→ **DATA ENTRIES**:

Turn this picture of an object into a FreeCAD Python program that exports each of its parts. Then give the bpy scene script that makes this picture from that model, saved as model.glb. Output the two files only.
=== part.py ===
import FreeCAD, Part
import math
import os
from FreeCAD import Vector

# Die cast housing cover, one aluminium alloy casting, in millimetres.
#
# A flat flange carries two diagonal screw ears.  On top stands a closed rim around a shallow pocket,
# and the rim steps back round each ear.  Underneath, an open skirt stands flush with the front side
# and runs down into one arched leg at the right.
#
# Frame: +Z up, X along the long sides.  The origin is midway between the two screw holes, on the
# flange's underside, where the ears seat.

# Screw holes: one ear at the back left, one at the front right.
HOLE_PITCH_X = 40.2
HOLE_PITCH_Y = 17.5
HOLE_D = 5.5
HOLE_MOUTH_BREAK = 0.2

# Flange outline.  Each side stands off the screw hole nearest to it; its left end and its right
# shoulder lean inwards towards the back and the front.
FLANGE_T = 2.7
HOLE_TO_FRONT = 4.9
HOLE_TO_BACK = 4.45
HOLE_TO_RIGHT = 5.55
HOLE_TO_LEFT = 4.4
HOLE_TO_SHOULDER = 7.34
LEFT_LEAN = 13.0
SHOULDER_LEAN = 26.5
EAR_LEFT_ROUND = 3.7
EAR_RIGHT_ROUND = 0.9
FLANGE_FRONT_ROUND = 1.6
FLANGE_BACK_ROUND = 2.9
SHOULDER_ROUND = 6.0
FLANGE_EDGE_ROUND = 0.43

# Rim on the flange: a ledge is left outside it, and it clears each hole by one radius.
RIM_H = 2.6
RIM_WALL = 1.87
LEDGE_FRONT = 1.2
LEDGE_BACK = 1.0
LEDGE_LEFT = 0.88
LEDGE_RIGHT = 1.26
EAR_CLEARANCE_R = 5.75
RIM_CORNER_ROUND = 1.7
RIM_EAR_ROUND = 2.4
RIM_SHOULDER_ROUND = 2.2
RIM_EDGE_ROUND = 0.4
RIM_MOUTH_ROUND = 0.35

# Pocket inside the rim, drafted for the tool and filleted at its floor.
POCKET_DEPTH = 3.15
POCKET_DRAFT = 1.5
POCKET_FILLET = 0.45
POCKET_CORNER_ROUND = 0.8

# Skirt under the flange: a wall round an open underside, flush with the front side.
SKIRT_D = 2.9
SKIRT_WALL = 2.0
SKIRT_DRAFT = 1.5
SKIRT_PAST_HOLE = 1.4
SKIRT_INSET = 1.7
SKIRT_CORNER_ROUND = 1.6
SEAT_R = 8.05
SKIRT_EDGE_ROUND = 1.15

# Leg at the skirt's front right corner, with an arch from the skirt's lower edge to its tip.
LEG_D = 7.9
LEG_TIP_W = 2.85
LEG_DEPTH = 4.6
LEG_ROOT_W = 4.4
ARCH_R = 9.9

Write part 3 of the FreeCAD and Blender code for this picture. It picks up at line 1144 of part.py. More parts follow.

→ **TASK STATEMENT**: Count the lines in the records above that contain the word "picture", and give only the number.

→ **SOLVED PROBLEM**: 2